Farewell to legendary Bill Gleason

(January 4, 2010) I got the news during the first quarter of the Bears-Lions game Sunday.

''Dad has gone to the great typewriter in the sky,'' Marty Gleason said in an e-mail.

Marty is Bill Gleason's son, one of Bill's five children, and when we talked later, Marty was fine until he mentioned Bill's hospice request that there be no big Irish wake, no weeping and sadness, and that the legendary sportswriter's passing be celebrated next spring on the South Side with a jazz band, drinking and great merriment.

Funny how happy words can make a man break down.

Oh, Bill Gleason was unique and beloved. He must have been a wonderful father! He was a wonderful journalist, I can tell you that.

He lived life the way a poet/scholar mixed with a flamethrower might -- full of passion and truth-seeking and scorched earth all around.

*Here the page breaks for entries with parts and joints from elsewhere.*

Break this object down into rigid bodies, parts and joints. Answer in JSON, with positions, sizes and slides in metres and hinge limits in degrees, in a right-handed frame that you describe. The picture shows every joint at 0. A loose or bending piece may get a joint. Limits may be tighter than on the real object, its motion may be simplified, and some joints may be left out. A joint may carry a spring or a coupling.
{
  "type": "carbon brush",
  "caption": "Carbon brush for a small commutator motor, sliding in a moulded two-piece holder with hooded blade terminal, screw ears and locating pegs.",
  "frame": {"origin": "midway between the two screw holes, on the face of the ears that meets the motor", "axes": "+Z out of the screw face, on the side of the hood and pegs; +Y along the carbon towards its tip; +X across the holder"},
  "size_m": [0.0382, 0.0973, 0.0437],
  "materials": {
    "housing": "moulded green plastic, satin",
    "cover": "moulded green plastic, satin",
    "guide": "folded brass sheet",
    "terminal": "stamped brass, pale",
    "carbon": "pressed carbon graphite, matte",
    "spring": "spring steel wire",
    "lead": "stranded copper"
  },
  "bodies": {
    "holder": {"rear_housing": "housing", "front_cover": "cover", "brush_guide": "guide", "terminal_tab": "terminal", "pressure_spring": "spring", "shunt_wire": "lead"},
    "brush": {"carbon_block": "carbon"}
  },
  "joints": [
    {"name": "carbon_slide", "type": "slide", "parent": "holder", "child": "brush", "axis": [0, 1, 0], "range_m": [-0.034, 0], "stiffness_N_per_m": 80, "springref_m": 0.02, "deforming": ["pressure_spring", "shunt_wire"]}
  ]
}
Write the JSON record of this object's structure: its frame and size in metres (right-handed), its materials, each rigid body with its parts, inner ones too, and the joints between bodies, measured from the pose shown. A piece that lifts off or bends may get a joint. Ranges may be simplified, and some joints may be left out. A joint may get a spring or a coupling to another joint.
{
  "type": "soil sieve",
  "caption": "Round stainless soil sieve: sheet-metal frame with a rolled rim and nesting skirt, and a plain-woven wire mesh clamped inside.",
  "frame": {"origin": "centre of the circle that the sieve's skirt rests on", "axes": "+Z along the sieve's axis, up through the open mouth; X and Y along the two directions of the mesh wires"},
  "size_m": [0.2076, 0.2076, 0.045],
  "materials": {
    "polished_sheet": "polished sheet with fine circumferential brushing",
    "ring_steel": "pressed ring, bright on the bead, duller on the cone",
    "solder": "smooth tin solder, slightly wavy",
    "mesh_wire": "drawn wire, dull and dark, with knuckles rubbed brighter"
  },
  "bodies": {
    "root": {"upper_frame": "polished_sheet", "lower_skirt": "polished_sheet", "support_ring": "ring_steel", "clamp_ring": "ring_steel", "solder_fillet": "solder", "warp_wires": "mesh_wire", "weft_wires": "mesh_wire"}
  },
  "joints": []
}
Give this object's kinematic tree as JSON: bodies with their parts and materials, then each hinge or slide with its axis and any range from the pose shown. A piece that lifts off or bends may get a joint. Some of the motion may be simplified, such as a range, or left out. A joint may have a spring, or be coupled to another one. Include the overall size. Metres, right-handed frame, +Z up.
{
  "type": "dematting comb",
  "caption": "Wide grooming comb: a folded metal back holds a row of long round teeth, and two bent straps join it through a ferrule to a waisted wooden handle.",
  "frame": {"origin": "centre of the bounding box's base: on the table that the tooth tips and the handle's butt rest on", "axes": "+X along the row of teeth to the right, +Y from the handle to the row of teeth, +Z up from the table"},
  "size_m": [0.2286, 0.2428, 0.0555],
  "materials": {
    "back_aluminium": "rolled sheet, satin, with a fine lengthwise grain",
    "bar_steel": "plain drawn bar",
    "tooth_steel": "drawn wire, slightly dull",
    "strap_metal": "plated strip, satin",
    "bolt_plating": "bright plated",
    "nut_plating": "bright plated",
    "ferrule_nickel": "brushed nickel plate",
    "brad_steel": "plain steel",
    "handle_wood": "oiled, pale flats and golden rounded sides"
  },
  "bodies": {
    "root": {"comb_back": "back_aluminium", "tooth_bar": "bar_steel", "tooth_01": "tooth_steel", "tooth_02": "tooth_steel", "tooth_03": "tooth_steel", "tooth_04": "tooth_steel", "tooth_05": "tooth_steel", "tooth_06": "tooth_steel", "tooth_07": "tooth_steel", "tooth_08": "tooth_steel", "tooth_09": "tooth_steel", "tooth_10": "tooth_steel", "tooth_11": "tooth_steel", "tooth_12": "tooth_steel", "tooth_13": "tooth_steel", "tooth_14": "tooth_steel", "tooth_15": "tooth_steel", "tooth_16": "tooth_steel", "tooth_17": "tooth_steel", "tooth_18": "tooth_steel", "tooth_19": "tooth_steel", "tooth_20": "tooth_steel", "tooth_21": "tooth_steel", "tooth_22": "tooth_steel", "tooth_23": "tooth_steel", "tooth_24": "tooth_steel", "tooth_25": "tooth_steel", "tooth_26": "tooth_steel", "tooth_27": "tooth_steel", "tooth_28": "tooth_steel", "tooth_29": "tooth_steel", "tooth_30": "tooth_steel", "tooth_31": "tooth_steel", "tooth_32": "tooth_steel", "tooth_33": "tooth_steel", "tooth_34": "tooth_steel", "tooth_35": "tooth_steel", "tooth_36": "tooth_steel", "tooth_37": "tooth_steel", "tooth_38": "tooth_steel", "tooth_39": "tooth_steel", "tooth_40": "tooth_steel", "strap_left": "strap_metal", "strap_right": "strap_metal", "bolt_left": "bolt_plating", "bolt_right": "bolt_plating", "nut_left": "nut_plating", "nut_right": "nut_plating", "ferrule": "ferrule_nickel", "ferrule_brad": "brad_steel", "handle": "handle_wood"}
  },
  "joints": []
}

World War II, in which he fought as a Browning rifle-toting soldier, and for which he was awarded the Silver Star for gallantry in action, was a seminal and philosophical time for him.

''I'm always amused when some 22-year-old starts telling me about the pressure at the free-throw line,'' Bill told me a while back. ''The free-throw line is not pressure. Pressure is knowing you may get your freaking head blown off. But even before the war, I never second-guessed myself. Even before Satchel Paige said, 'Never look back,' I knew something was gaining on me, and I decided to ignore it.''

'I'm not professional Irish'
He ignored it by following his own muse, by starting in the newspaper business as a teenager, staying in the racket for over a half-century and writing what he thought was right, anybody else's opinion be damned. He ripped Notre Dame so many times as a columnist, for instance, for so many perceived athletic venial and mortal sins, that he nearly had his Irish Catholic ancestry dug up and transferred to Lucifer's tree.

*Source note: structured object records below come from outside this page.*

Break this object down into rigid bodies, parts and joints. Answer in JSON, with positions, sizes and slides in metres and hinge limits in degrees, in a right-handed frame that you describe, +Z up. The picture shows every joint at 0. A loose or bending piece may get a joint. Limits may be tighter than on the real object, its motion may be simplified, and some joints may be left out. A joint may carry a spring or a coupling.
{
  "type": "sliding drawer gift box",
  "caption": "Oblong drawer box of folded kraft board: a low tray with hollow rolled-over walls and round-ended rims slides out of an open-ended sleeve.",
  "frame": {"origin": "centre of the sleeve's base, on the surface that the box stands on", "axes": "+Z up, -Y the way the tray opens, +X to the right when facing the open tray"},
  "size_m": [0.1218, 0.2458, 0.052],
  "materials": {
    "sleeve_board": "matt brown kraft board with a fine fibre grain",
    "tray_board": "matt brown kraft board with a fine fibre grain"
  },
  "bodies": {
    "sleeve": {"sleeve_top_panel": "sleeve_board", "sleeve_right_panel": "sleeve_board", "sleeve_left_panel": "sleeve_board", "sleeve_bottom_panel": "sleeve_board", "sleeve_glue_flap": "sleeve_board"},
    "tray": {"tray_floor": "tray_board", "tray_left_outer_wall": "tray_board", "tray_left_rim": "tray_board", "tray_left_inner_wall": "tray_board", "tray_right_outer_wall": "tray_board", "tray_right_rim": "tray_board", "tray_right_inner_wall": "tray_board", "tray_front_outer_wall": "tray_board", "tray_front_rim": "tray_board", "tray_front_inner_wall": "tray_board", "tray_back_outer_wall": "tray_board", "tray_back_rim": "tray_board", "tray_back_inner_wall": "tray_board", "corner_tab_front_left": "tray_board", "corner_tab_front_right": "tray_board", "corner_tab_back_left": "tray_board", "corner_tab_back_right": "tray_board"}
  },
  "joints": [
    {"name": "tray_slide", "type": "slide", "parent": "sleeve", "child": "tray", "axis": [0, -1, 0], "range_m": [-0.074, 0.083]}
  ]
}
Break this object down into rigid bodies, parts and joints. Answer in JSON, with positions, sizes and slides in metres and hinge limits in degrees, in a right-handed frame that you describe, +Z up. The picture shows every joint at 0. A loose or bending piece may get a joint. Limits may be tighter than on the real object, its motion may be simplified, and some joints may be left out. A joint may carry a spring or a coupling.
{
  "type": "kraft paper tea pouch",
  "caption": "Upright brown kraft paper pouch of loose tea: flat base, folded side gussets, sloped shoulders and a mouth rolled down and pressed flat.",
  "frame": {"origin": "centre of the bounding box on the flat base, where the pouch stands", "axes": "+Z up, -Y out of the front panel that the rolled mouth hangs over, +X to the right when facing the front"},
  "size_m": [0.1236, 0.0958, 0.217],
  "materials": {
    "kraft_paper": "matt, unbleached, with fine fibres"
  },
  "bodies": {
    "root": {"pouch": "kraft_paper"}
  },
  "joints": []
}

''I'm not professional Irish,'' Gleason explained one day at Miller's Pub, cigar clamped in the crook of his mouth, as usual. ''But I am professional South Side. It's all there. If it weren't for Wrigley Field, I rarely would have crossed Madison Street.''

When Gleason and producer John Roach asked me in late 1985 to be on their new and clearly absurd television show ''The Sportswriters on TV'' -- print and radio faces on screen? -- I was honored if dubious.

As Roach said of my addition to the group that included sports-talk founder Gleason, sportswriter Bill Jauss, and moderator and former ring announcer Ben Bentley: ''We need somebody without a prostate problem.''

For Gleason -- who had started in 1975 on WGN Radio with Jauss, Bentley and former Tribune writer George Langford arguably the first ongoing sportswriter round table in the history of global sportsdom -- having me, the Sports Illustrated kid, on his new show was merely a tip of the fedora to youth.

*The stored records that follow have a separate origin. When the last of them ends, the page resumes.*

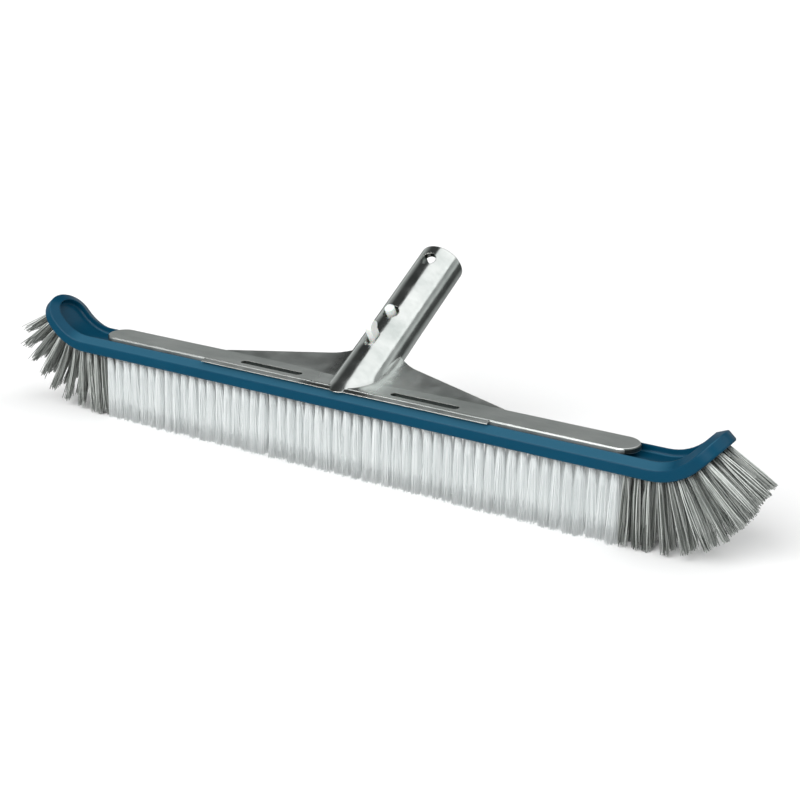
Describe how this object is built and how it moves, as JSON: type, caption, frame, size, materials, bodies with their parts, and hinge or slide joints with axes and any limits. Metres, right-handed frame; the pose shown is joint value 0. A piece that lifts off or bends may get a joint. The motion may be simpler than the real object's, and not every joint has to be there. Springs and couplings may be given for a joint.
{
  "type": "pool wall brush",
  "caption": "Long pool wall brush with upswept ends, rows of bristle tufts, a cast metal back with a handle tube and a sprung clip that locks a pole.",
  "frame": {"origin": "middle of the bristle tips, on the face that the brush scrubs with", "axes": "+X along the brush, +Y the way the handle tube leans, +Z from the bristle tips up to the back"},
  "size_m": [0.511, 0.1263, 0.1134],
  "materials": {
    "body_plastic": "moulded polypropylene, dark blue, semi-gloss",
    "cast_aluminium": "die cast and polished",
    "clip_plastic": "moulded white nylon",
    "screw_steel": "stainless pan head",
    "bristle_white": "fine white nylon filaments",
    "bristle_grey": "stiffer translucent grey filaments",
    "anchor_wire": "flat drawn wire"
  },
  "bodies": {
    "brush": {"brush_body": "body_plastic", "handle_casting": "cast_aluminium", "clip_bend": "clip_plastic", "body_screws": "screw_steel", "tufts_white_1": "bristle_white", "tufts_white_2": "bristle_white", "tufts_white_3": "bristle_white", "tufts_white_4": "bristle_white", "tufts_white_5": "bristle_white", "tufts_grey_left_1": "bristle_grey", "tufts_grey_left_2": "bristle_grey", "tufts_grey_left_3": "bristle_grey", "tufts_grey_left_4": "bristle_grey", "tufts_grey_left_5": "bristle_grey", "tufts_grey_right_1": "bristle_grey", "tufts_grey_right_2": "bristle_grey", "tufts_grey_right_3": "bristle_grey", "tufts_grey_right_4": "bristle_grey", "tufts_grey_right_5": "bristle_grey", "anchors_1": "anchor_wire", "anchors_2": "anchor_wire", "anchors_3": "anchor_wire", "anchors_4": "anchor_wire", "anchors_5": "anchor_wire"},
    "clip_upper": {"clip_leg_upper": "clip_plastic"},
    "clip_lower": {"clip_leg_lower": "clip_plastic"}
  },
  "joints": [
    {"name": "upper_leg_squeeze", "type": "hinge", "parent": "brush", "child": "clip_upper", "pos_m": [0, 0.08293, 0.08961], "axis": [1, 0, 0], "range_deg": [0, 7], "stiffness_Nm_per_rad": 4, "springref_deg": -5.73},
    {"name": "lower_leg_squeeze", "type": "hinge", "parent": "brush", "child": "clip_lower", "pos_m": [0, 0.08293, 0.08961], "axis": [-1, 0, 0], "range_deg": [0, 7], "stiffness_Nm_per_rad": 4, "springref_deg": -5.73}
  ]
}
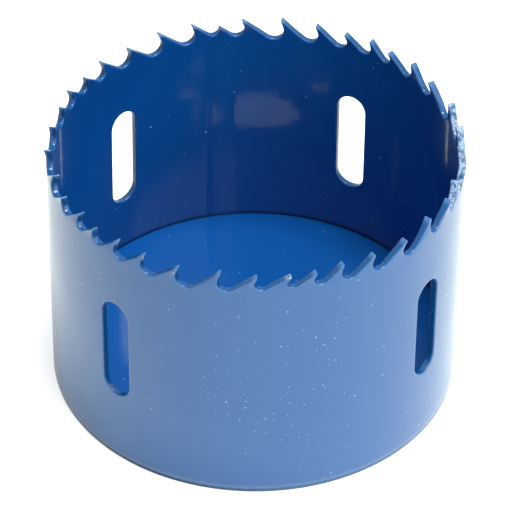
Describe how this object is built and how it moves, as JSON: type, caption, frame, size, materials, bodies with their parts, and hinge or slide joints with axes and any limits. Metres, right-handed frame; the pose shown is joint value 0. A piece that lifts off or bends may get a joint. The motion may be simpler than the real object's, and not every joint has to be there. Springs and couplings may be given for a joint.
{
  "type": "hole saw",
  "caption": "Hole saw cup: thin rolled band with hooked variable-pitch teeth and pry slots, welded on a thick base plate with an arbor thread and drive-pin holes.",
  "frame": {"origin": "centre of the base plate's underside, on the saw's axis", "axes": "+Z along the axis towards the teeth; the band's butt weld is at 45 degrees from +X towards +Y"},
  "size_m": [0.0673, 0.0673, 0.0451],
  "materials": {
    "band_paint": "gloss blue enamel, worn to bare steel at the tooth tips",
    "base_paint": "gloss blue enamel, bare steel in the thread"
  },
  "bodies": {
    "root": {"toothed_band": "band_paint", "base_plate": "base_paint"}
  },
  "joints": []
}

Gleason was opinionated, but he was not old-fashioned, even if he brought homemade bologna sandwiches on white bread to Bulls and Cubs and Sox and Hawks games, and ate them in the press box or at courtside and downed each meal with a single bottle of beer which he had transported into the arena wrapped in a long, white tube sock. Usually he tucked a white napkin into his shirt collar before dining.

Far ahead of his time
Gleason knew Ty Cobb. He watched Babe Ruth play.

He talked to athletes, ball boys, managers, owners. He never shied away from anybody or anything. If you were a coach or player and you had a beef with him or his writing, he was there to face you.

To hide behind your typewriter or hair gel was to be a coward of laughable proportions in Gleason's world. He'd drop the gloves, if you wanted that. A punch compared to a bullet? Ha!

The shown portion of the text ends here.